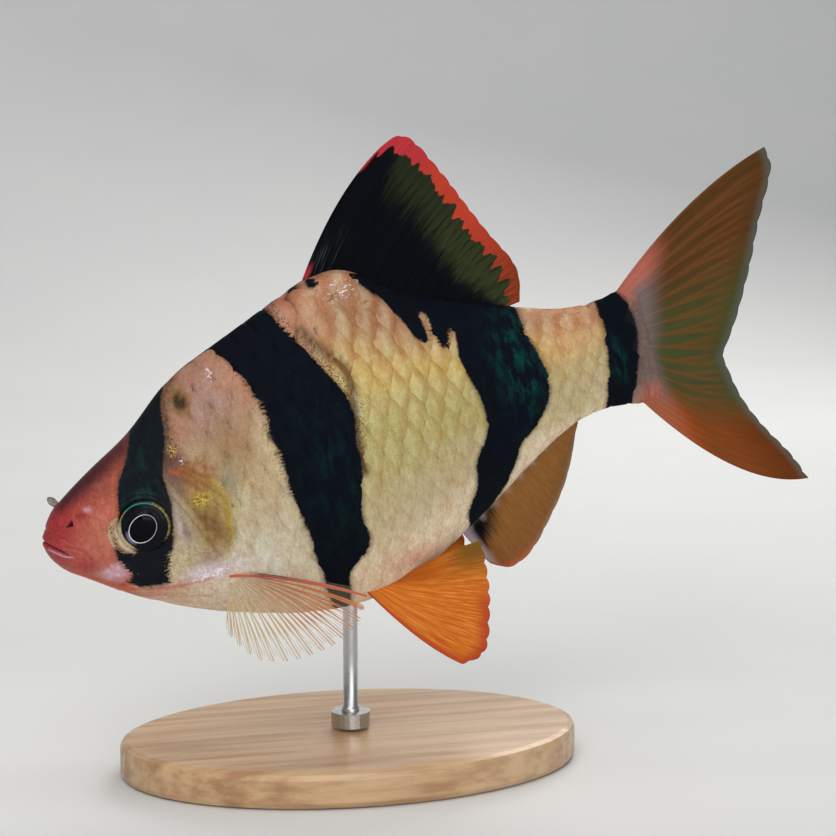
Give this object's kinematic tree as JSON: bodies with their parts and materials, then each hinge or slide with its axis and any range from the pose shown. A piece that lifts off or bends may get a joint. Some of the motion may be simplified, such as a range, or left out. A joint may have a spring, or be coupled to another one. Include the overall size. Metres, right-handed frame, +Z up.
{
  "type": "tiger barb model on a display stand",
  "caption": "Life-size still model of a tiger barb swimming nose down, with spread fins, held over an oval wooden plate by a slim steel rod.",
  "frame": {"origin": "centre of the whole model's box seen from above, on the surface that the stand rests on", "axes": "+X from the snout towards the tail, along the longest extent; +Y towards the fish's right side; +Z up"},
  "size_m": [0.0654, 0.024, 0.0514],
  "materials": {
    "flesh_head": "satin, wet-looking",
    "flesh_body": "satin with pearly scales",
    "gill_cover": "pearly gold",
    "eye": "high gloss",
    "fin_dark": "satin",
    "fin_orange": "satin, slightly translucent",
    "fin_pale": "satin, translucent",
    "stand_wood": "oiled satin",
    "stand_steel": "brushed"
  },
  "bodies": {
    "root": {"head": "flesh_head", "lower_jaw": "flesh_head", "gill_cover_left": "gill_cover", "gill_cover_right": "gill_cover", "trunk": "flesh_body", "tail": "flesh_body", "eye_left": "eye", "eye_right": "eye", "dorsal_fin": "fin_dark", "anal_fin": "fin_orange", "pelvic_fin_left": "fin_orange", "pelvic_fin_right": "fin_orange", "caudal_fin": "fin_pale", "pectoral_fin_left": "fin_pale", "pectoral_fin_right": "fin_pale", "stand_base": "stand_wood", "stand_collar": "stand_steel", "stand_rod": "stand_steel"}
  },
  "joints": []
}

☆ ☆ ☆

• _OBJECTIVE_
Would you copy out each line exactly as written?

• _WRITTEN SOLUTION_
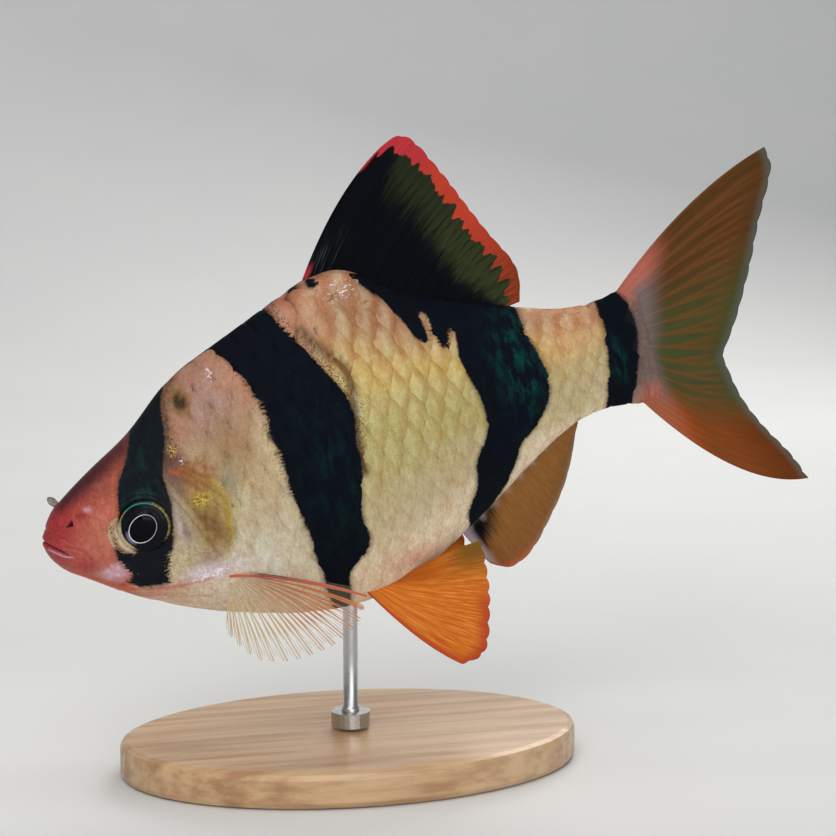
Give this object's kinematic tree as JSON: bodies with their parts and materials, then each hinge or slide with its axis and any range from the pose shown. A piece that lifts off or bends may get a joint. Some of the motion may be simplified, such as a range, or left out. A joint may have a spring, or be coupled to another one. Include the overall size. Metres, right-handed frame, +Z up.
{
  "type": "tiger barb model on a display stand",
  "caption": "Life-size still model of a tiger barb swimming nose down, with spread fins, held over an oval wooden plate by a slim steel rod.",
  "frame": {"origin": "centre of the whole model's box seen from above, on the surface that the stand rests on", "axes": "+X from the snout towards the tail, along the longest extent; +Y towards the fish's right side; +Z up"},
  "size_m": [0.0654, 0.024, 0.0514],
  "materials": {
    "flesh_head": "satin, wet-looking",
    "flesh_body": "satin with pearly scales",
    "gill_cover": "pearly gold",
    "eye": "high gloss",
    "fin_dark": "satin",
    "fin_orange": "satin, slightly translucent",
    "fin_pale": "satin, translucent",
    "stand_wood": "oiled satin",
    "stand_steel": "brushed"
  },
  "bodies": {
    "root": {"head": "flesh_head", "lower_jaw": "flesh_head", "gill_cover_left": "gill_cover", "gill_cover_right": "gill_cover", "trunk": "flesh_body", "tail": "flesh_body", "eye_left": "eye", "eye_right": "eye", "dorsal_fin": "fin_dark", "anal_fin": "fin_orange", "pelvic_fin_left": "fin_orange", "pelvic_fin_right": "fin_orange", "caudal_fin": "fin_pale", "pectoral_fin_left": "fin_pale", "pectoral_fin_right": "fin_pale", "stand_base": "stand_wood", "stand_collar": "stand_steel", "stand_rod": "stand_steel"}
  },
  "joints": []
}